Key Features of Gaussian Processes¶

Mean Function: Represents the model's best guess for the objective function at any given point \(x\), denoted as \(\mu(x)\).
Covariance Function (Kernel): Describes how points in the input space are related, denoted as \(k(x, x')\). For example, points closer together are often assumed to have similar objective values. Common kernels include the Radial Basis Function (RBF) and Matérn kernels.
Uncertainty Quantification: For each input \(x\), the GP provides both a predicted mean \(\mu(x)\) and a standard deviation \(\sigma(x)\), giving a full probability distribution for the objective value: \(f(x) \sim \mathcal{N}(\mu(x), \sigma^2(x))\).

This ability to quantify uncertainty is what sets GPs apart from many other machine learning models, such as neural networks or support vector machines, which typically provide only point estimates.

How Bayesian Optimization Works¶

Bayesian Optimization uses the probabilistic model (e.g., a GP) to guide the search for the optimal input parameters. Here's how it works step by step:

1. Define the Variable Space¶

The first step is to define the input variables (e.g., temperature, pressure, composition) and their ranges. These variables form the "search space" for optimization.

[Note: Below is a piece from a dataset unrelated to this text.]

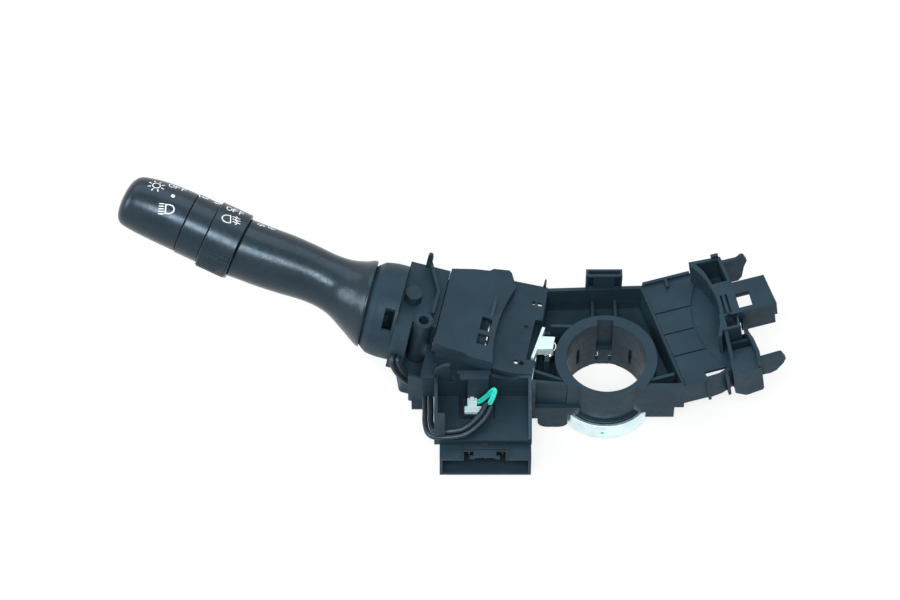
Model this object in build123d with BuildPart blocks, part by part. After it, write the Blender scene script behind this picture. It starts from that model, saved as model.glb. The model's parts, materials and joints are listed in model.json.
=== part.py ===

2. Build the Surrogate Model¶

The surrogate model (e.g., a GP) is trained on a small set of initial data points. This model approximates the objective function and provides predictions with associated uncertainties.

3. Evaluate the Acquisition Function¶

The acquisition function is a mathematical rule that determines the next point to evaluate. It uses the surrogate model's predictions and uncertainties to balance two competing goals: - Exploration: Testing regions of the search space with high uncertainty to learn more about the objective function. - Exploitation: Testing regions likely to yield high objective values based on current knowledge.

Common Acquisition Functions¶

Expected Improvement (EI): Measures the expected improvement over the current best objective value. EI favors points with high predicted values and/or high uncertainty.

\[ \mathrm{EI}(x) = \mathbb{E} \left[ \max(0, f(x) - f_\text{best}) \right] \]

Probability of Improvement (PI): Focuses on the probability that a point will improve upon the current best value, where \(\Phi\) is the cumulative distribution function of the standard normal distribution.

\[ \mathrm{PI}(x) = \Phi \left( \frac{\mu(x) - f_\text{best}}{\sigma(x)} \right) \]

Upper Confidence Bound (UCB): Balances exploration and exploitation by considering both the predicted mean and uncertainty, where \(\kappa\) is a tunable parameter that controls the exploration-exploitation tradeoff.

\[ \mathrm{UCB}(x) = \mu(x) + \kappa \cdot \sigma(x) \]

4. Perform the Experiment¶

The next experiment is conducted at the point suggested by the acquisition function, and the result is added to the dataset.

5. Update the Model¶

The surrogate model is retrained with the new data, refining its predictions and uncertainties.

6. Repeat Until Convergence¶

Steps 3–5 are repeated until the objective is optimized or resources are exhausted.

Why Probabilistic Modeling Matters¶

The use of probabilistic models like GPs is what makes Bayesian Optimization so effective. By modeling uncertainty, GPs allow the optimization process to: - Focus on promising regions: Exploit areas likely to yield high objective values. - Explore unknown regions: Avoid getting stuck in local optima by testing areas with high uncertainty. - Adapt to noisy data: Account for variability in experimental results.

This probabilistic approach ensures that every experiment contributes valuable information, making Bayesian Optimization highly efficient.

Example: Optimizing a Chemical Reaction¶

Imagine you are optimizing a chemical reaction to maximize yield. The input variables are temperature, pressure, and catalyst loading, and the objective is the reaction yield. Each experiment is expensive, so you want to minimize the number of trials.

Initial Data: Start with a few experiments at random conditions.
Surrogate Model: Use a GP to model the relationship between the input variables and yield.
Acquisition Function: Evaluate the acquisition function to select the next set of conditions to test.
Experiment: Conduct the experiment and measure the yield.
Update: Add the new data to the GP and repeat.

Over time, Bayesian Optimization will focus on the most promising conditions, efficiently identifying the optimal reaction parameters.

Learn More¶

For a visual and engaging overview of Bayesian Optimization, watch this excellent video by Taylor Sparks, Professor of Materials Science & Engineering at the University of Utah:

Summary¶

Bayesian Optimization is a powerful framework for optimizing complex systems with minimal experimentation. By leveraging probabilistic models like Gaussian Processes, it intelligently balances exploration and exploitation, making it ideal for applications where experiments are costly or time-consuming. Whether you're optimizing a chemical reaction, designing a new material, or tuning a process, Bayesian Optimization can help you achieve your goals more efficiently and with fewer resources.